Blog Credo

The whole aim of practical politics is to keep the populace alarmed (and hence clamorous to be led to safety) by menacing it with an endless series of hobgoblins, all of them imaginary.

H.L. Mencken

Thursday, April 24, 2014

The Racist Elephant In The Room


About a week ago, Jon Chait wrote a provocative piece about racism and opposition to President Obama.  As I understood it, what Chait was saying is that while all racists oppose Obama, not all opposition to Obama is racist.  And when Democrats accuse all opposition towards Obama of being racist, it effectively shuts down political dialogue.  Chait has been one of the leading proclaimers of how broken the GOP is in terms of its unilateral and inflexible opposition to compromise, so he's not making a Utopian statement about "grand bargains".  He's simply saying that you can't always lay opposition to Obama at the feet of racism.

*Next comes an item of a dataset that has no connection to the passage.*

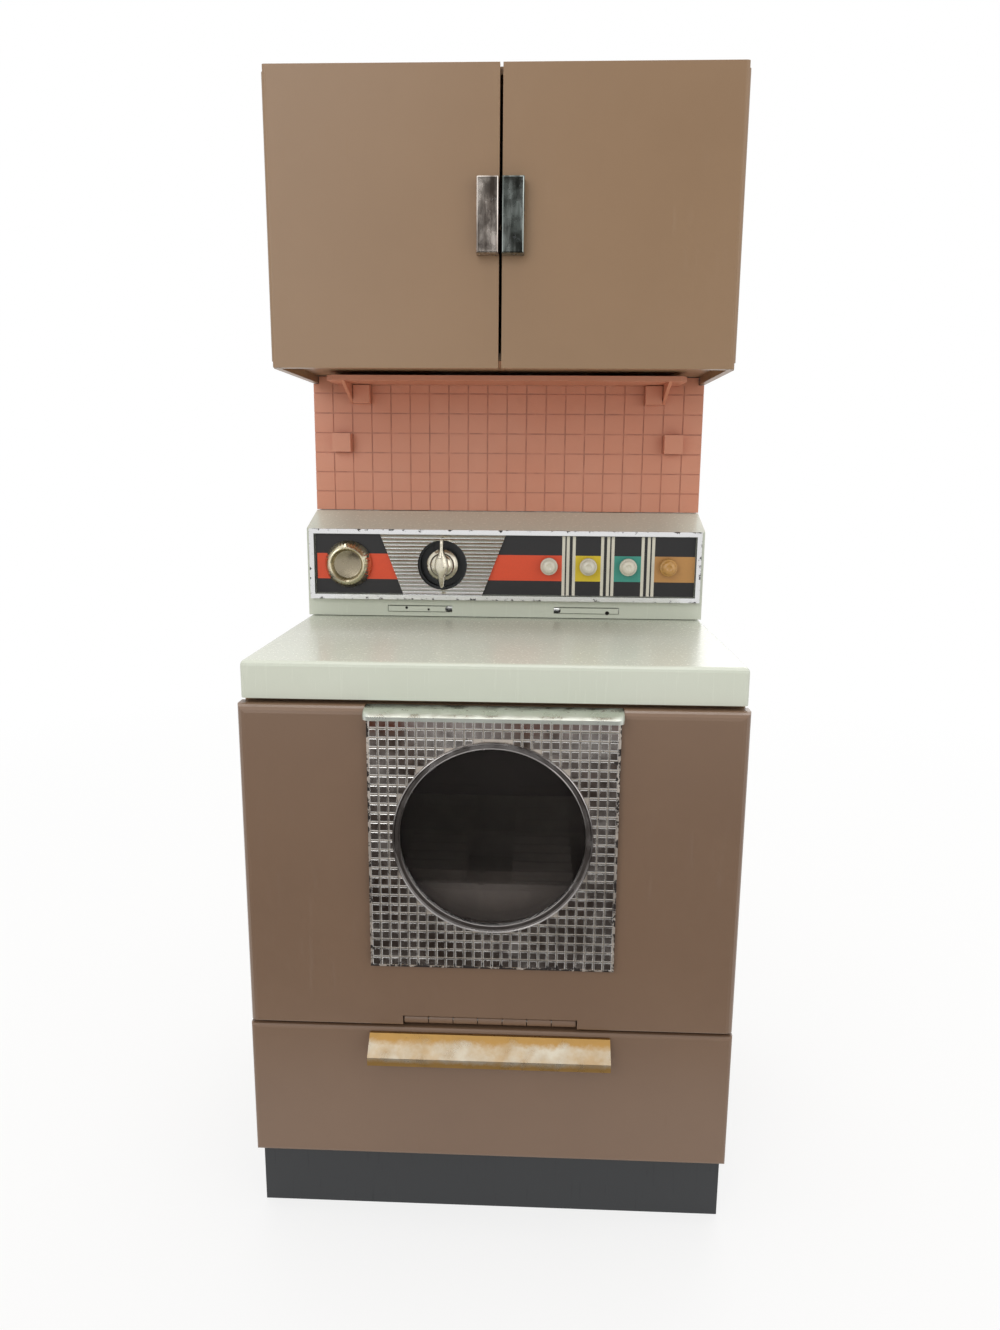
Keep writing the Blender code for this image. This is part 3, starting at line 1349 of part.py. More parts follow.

Some of the criticisms of the piece were fair, some were not.  I don't think, for instance, that we should forbid white writers from writing about race.  Chait's opinions are perhaps less lived in than Nahesi-Coates, but we don't forbid French political scientists from writing about America, so...

Anyway, I would be interested to hear what Chait would have to say about the latest utterances from Sagebrush Anarchist and Welfare Cheat Cliven Bundy.  Compared to the idiotic drivel spewed by the Duck Dynasty patriarch, Bundy's words are just foul and inexcusable.

They are also entirely predictable.

The fact that this dipshit who rides around with an American flag talking about how he doesn't believe in the legitimacy of the US government is somehow unaware of the ridiculous hypocrisy of his statements should surprise no one.

Bundy is a welfare cheat.  He has lived off stealing government owned resources.  That he cannot see the correlations between that and his racist spew is a perfect encapsulation of the lack of awareness of those who live within the Fox Bubble.  Here's an excerpt:

“I want to tell you one more thing I know about the Negro,” the rancher began as he described a "government house" in Las Vegas where he recalled that all the people who sat outside seemed to "have nothing to do."
“And because they were basically on government subsidy, so now what do they do?” he said, as quoted by the Times. “They abort their young children, they put their young men in jail, because they never learned how to pick cotton. And I’ve often wondered, are they better off as slaves, picking cotton and having a family life and doing things, or are they better off under government subsidy? They didn’t get no more freedom. They got less freedom.”

While Chait's writing about how conservatives may or may not see race was condemned for being tone deaf to the lived racism that African Americans survive, I think we can agree that a redneck talking about what he's learned "about the Negro" crosses every line possible.  Using slavery as a positive comparison?  Really?

And yet there is something more revealing in Bundy's statement than the racism.

Notice how he compares slavery favorably to living on government assistance.  Forget for the moment that Bundy has been living off government assistance for decades.  What sort of person thinks that slavery was comparable to getting food stamps and rent subsidies?

It's a person who has been exposed to the central lie of Ronald Reagan: "Government isn't the solution to your problem, government IS the problem."

That's a fantastic soundbite.  It's also incredibly careless with the truth.

Sometimes, government is absolutely the solution to your problem.  Any abuse of the Commons, any predatory practice that has the strong subjugating the weak, any need for pooled resources is an opportunity for the government to act.  As Lincoln said, "The proper role of government is to do for the people what the people cannot properly do for themselves."

Sometimes, this leads to a narrow preference for rules over common sense.  Frequently it does.  But the idea that the government of the United States - when it assists its citizens - is somehow analogous to slavery represents the extent to which Reagan's rhetoric (far more than his actions as President) have poisoned the mind of the American Right.

Bundy is an extreme example, to be sure.  But he is simply the logical output when you combine Fundamentalist Reaganism with Fox News Epistemic Closure and the legacy of American Racism.

We can be hopeful that this is a generational result of the Reagan years and therefore not permanent.  But Cliven Bundy's dad was probably in the John Birch Society.  This particular strain of the Paranoid Style has old and deep roots in America.

Luckily, Bundy's true colors have left his supporters scrambling, as once again the GOP has to distance itself from the racist, sexist, misanthropic elements that make up its base.

But just wait.  There is sure to be another Cliven Bundy right around the corner.

UPDATE:  And sure enough, various conservative media figures and politicians are trying to separate the racism from the political philosophy, without acknowledging that the two are inextricably linked.  Let me repeat: Cliven Bundy's racism is relevant because of what it says about his philosophy about government.  If you agree with the latter, you implicit endorse the former.